Yeah, no malice intended toward Red Hats in general, just those who would deign to be a part of a Romney photo op. To borrow one of Strange’s more memorable images, I wish I could have found a photo of Romney schmoozing with a disheveled creature pushing a shopping cart filled with aluminum cans and dead cats while arguing with parking meters.

I have an excellent movie quote to accompany this most excellent post.

” YOUR A FUCKING MORMON !!! “

John Malkovich in “Burn After Reading”

Cheers All,

J

And the Ice Queen went to her room and cried: “Mirror mirror on the wall, who’s the most Reaganesque of them all? Youbetcha.”

BTW….I spent the ENTIRE DAY cooking a Beef Bourguignon. Now, Doug has a tummy ache and sadly accompanied by the obligatory kneeling before the Price/Fsister, (sp?) (what kind of FOREIGN fucking name is Pfister? (sp?, i’m trying) white God thingy.  If you could only see him now. Sitting in the kitchen reading the New Yorker, looking pale. A Heavenly ski cap and our little Cappy in his lap. It’s a hoot. OH. A red fleece blanket for lap comfort.
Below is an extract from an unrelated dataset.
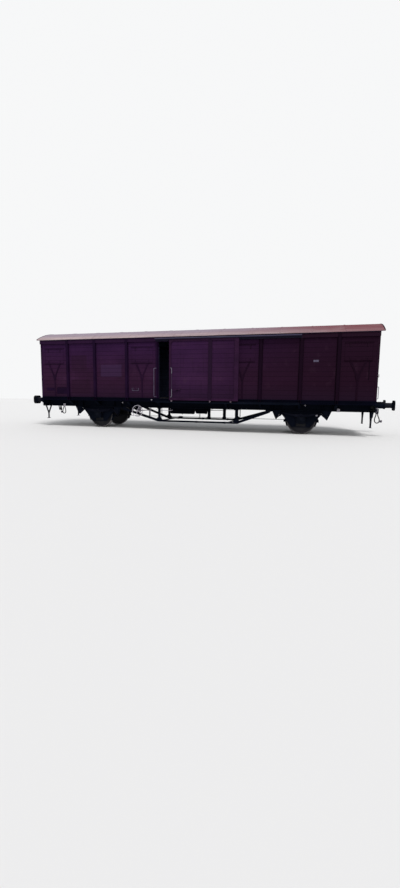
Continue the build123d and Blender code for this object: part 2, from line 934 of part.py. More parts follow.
def six_sided_bar(x, z, y0, y1, radius):
    """A hexagonal bar across the wagon, such as a nut or a pin head."""
    return extrude(Plane.XZ.offset(-max(y0, y1)) * Pos(x, z) * RegularPolygon(radius, 6),
                   amount=abs(y1 - y0))


def spring_links(side):
    """The two link plates of one spring eye, down to the hanger's pin, with their pin heads outside."""
    pins = (side * spring_eye_x, spring_eye_z), (side * link_bottom_x, rail_z + link_bottom_height)
    plates = []
    for out in (-1, 1):
        face = -spring_y + out * spring_width / 2
        back = face + out * link_thickness
        plate = link_plate(*pins, link_width, face, back)
        if out < 0:
            for x, z in pins:
                plate = plate + six_sided_bar(x, z, back, back - pin_head_thickness, pin_head_radius)
        plates.append(plate)
    return plates


def spring_hanger(side):
    """The wedge-shaped bracket from the sole bar down between the links' lower ends."""
    x = link_bottom_x
    z = rail_z + link_bottom_height
    foot = hanger_foot / 2
    toe = foot * hanger_toe_share
    outline = [(hanger_inner_x, sole_bottom), (hanger_outer_x, sole_bottom), (x + foot, z),
               (x + toe, z - foot), (x - toe, z - foot), (x - foot, z)]
    points = [(side * a, b) for a, b in outline]
    return prism_y(points, -spring_y - spring_width / 2, -spring_y + spring_width / 2)


# Buffers and draw gear

def buffer_housing():
    """The fixed base and tube of the buffer at +X on side a."""
    x0 = half_length
    half = buffer_base / 2
    base = block(x0, x0 + buffer_base_thickness, -buffer_y - half, -buffer_y + half, buffer_z - half,
                 buffer_z + half)
    tube = round_bar((x0, -buffer_y, buffer_z), (x0 + buffer_tube_length, -buffer_y, buffer_z),
                     buffer_tube_radius)
    return base + tube


def buffer_head():
    """The plunger and its oblong head, from the housing's mouth outwards."""
    x0 = half_length + buffer_tube_length
    x1 = half_length + buffer_reach - buffer_head_thickness
    plunger = round_bar((x0, -buffer_y, buffer_z), (x1, -buffer_y, buffer_z), buffer_plunger_radius)
    outline = Pos(-buffer_y, buffer_z) * RectangleRounded(buffer_head_width, buffer_head_height,
                                                          buffer_head_corner)
    return plunger + extrude(Plane.YZ.offset(x1) * outline, amount=buffer_head_thickness)


def draw_hook():
    """The hook at +X, seen from the side."""
    x = half_length
    z = hook_z
    half = hook_shank / 2
    tail = x - hook_tail
    nose = [(x + out, z + up) for out, up in hook_outline]
    points = [(tail, z - half), (x + hook_neck, z - half), *nose, (x + hook_root, z + half),
              (tail, z + half)]
    hook = prism_y(points, -hook_thickness / 2, hook_thickness / 2)
    ends = [(x + hook_pin_x, side * hook_thickness, z) for side in (-1, 1)]
    return hook - round_bar(*ends, hook_pin_radius + running_gap)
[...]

Uh OH….bathroom again.

In any event it looks like TGIFridays frozen Quesadillias, (fuck with the spelling) for me.

Update: Doug’s brother Greg just called and I was just stoned enough to talk to him and he says, “The O’bama’s (his phrase, not mine) are taking over the airwaves and the next thang up is STATE RUN MEDIA!!!”